= DATA PROVIDED =
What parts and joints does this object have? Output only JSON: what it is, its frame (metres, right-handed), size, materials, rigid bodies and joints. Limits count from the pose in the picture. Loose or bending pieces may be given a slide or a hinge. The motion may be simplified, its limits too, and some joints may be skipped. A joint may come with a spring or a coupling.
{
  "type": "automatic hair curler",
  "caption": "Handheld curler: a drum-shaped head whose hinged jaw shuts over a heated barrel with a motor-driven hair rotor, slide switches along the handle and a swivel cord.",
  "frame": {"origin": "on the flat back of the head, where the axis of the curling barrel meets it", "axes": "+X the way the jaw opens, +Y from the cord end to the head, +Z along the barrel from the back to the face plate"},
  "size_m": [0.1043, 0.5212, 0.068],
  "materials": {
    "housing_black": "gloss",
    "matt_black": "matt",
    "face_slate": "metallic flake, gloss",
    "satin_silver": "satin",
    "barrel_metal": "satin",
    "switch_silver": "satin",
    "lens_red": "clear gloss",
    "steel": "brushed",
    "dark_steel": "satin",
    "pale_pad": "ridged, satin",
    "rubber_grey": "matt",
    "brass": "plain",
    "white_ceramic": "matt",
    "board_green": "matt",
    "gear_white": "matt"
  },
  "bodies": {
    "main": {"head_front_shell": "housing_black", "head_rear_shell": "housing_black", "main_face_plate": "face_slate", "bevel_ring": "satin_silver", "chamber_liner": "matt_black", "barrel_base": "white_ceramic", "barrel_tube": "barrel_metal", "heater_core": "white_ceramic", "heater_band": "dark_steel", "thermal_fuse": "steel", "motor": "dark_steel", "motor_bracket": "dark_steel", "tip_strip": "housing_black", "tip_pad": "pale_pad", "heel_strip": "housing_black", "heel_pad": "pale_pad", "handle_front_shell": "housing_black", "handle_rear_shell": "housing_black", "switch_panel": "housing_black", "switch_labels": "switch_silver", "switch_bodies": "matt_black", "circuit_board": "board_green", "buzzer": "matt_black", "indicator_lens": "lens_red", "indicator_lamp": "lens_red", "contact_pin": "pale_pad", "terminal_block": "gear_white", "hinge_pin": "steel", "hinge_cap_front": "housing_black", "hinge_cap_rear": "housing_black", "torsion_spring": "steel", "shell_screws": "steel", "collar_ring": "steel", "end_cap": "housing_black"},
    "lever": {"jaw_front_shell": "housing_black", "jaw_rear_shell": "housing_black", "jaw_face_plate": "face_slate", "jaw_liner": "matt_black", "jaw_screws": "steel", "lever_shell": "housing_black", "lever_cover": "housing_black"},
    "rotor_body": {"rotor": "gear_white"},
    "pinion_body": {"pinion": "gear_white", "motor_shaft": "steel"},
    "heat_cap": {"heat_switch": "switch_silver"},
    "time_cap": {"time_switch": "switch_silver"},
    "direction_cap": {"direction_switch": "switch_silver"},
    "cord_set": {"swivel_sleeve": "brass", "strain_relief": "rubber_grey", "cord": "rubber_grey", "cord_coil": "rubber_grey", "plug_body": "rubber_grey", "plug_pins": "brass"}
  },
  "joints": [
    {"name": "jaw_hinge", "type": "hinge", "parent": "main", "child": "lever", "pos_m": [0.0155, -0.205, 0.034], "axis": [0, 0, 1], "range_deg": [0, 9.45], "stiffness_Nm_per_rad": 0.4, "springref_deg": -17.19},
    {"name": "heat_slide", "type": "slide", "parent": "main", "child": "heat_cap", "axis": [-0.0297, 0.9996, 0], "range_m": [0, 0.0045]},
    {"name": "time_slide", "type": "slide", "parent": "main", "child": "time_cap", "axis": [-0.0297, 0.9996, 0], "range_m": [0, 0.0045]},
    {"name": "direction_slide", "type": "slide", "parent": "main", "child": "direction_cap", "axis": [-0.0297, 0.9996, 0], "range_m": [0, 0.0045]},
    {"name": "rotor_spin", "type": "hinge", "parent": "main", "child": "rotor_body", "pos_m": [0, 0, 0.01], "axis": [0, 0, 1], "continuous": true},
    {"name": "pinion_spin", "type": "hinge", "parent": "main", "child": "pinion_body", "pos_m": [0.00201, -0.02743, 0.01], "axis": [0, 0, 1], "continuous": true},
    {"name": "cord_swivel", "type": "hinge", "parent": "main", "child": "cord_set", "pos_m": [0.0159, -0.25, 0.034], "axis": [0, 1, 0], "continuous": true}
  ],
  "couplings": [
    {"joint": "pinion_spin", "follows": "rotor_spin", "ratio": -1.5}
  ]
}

= AIM OF THE TASK =
Extract every line above exactly as it stands.

= RESULT FOR THIS EXERCISE =
What parts and joints does this object have? Output only JSON: what it is, its frame (metres, right-handed), size, materials, rigid bodies and joints. Limits count from the pose in the picture. Loose or bending pieces may be given a slide or a hinge. The motion may be simplified, its limits too, and some joints may be skipped. A joint may come with a spring or a coupling.
{
  "type": "automatic hair curler",
  "caption": "Handheld curler: a drum-shaped head whose hinged jaw shuts over a heated barrel with a motor-driven hair rotor, slide switches along the handle and a swivel cord.",
  "frame": {"origin": "on the flat back of the head, where the axis of the curling barrel meets it", "axes": "+X the way the jaw opens, +Y from the cord end to the head, +Z along the barrel from the back to the face plate"},
  "size_m": [0.1043, 0.5212, 0.068],
  "materials": {
    "housing_black": "gloss",
    "matt_black": "matt",
    "face_slate": "metallic flake, gloss",
    "satin_silver": "satin",
    "barrel_metal": "satin",
    "switch_silver": "satin",
    "lens_red": "clear gloss",
    "steel": "brushed",
    "dark_steel": "satin",
    "pale_pad": "ridged, satin",
    "rubber_grey": "matt",
    "brass": "plain",
    "white_ceramic": "matt",
    "board_green": "matt",
    "gear_white": "matt"
  },
  "bodies": {
    "main": {"head_front_shell": "housing_black", "head_rear_shell": "housing_black", "main_face_plate": "face_slate", "bevel_ring": "satin_silver", "chamber_liner": "matt_black", "barrel_base": "white_ceramic", "barrel_tube": "barrel_metal", "heater_core": "white_ceramic", "heater_band": "dark_steel", "thermal_fuse": "steel", "motor": "dark_steel", "motor_bracket": "dark_steel", "tip_strip": "housing_black", "tip_pad": "pale_pad", "heel_strip": "housing_black", "heel_pad": "pale_pad", "handle_front_shell": "housing_black", "handle_rear_shell": "housing_black", "switch_panel": "housing_black", "switch_labels": "switch_silver", "switch_bodies": "matt_black", "circuit_board": "board_green", "buzzer": "matt_black", "indicator_lens": "lens_red", "indicator_lamp": "lens_red", "contact_pin": "pale_pad", "terminal_block": "gear_white", "hinge_pin": "steel", "hinge_cap_front": "housing_black", "hinge_cap_rear": "housing_black", "torsion_spring": "steel", "shell_screws": "steel", "collar_ring": "steel", "end_cap": "housing_black"},
    "lever": {"jaw_front_shell": "housing_black", "jaw_rear_shell": "housing_black", "jaw_face_plate": "face_slate", "jaw_liner": "matt_black", "jaw_screws": "steel", "lever_shell": "housing_black", "lever_cover": "housing_black"},
    "rotor_body": {"rotor": "gear_white"},
    "pinion_body": {"pinion": "gear_white", "motor_shaft": "steel"},
    "heat_cap": {"heat_switch": "switch_silver"},
    "time_cap": {"time_switch": "switch_silver"},
    "direction_cap": {"direction_switch": "switch_silver"},
    "cord_set": {"swivel_sleeve": "brass", "strain_relief": "rubber_grey", "cord": "rubber_grey", "cord_coil": "rubber_grey", "plug_body": "rubber_grey", "plug_pins": "brass"}
  },
  "joints": [
    {"name": "jaw_hinge", "type": "hinge", "parent": "main", "child": "lever", "pos_m": [0.0155, -0.205, 0.034], "axis": [0, 0, 1], "range_deg": [0, 9.45], "stiffness_Nm_per_rad": 0.4, "springref_deg": -17.19},
    {"name": "heat_slide", "type": "slide", "parent": "main", "child": "heat_cap", "axis": [-0.0297, 0.9996, 0], "range_m": [0, 0.0045]},
    {"name": "time_slide", "type": "slide", "parent": "main", "child": "time_cap", "axis": [-0.0297, 0.9996, 0], "range_m": [0, 0.0045]},
    {"name": "direction_slide", "type": "slide", "parent": "main", "child": "direction_cap", "axis": [-0.0297, 0.9996, 0], "range_m": [0, 0.0045]},
    {"name": "rotor_spin", "type": "hinge", "parent": "main", "child": "rotor_body", "pos_m": [0, 0, 0.01], "axis": [0, 0, 1], "continuous": true},
    {"name": "pinion_spin", "type": "hinge", "parent": "main", "child": "pinion_body", "pos_m": [0.00201, -0.02743, 0.01], "axis": [0, 0, 1], "continuous": true},
    {"name": "cord_swivel", "type": "hinge", "parent": "main", "child": "cord_set", "pos_m": [0.0159, -0.25, 0.034], "axis": [0, 1, 0], "continuous": true}
  ],
  "couplings": [
    {"joint": "pinion_spin", "follows": "rotor_spin", "ratio": -1.5}
  ]
}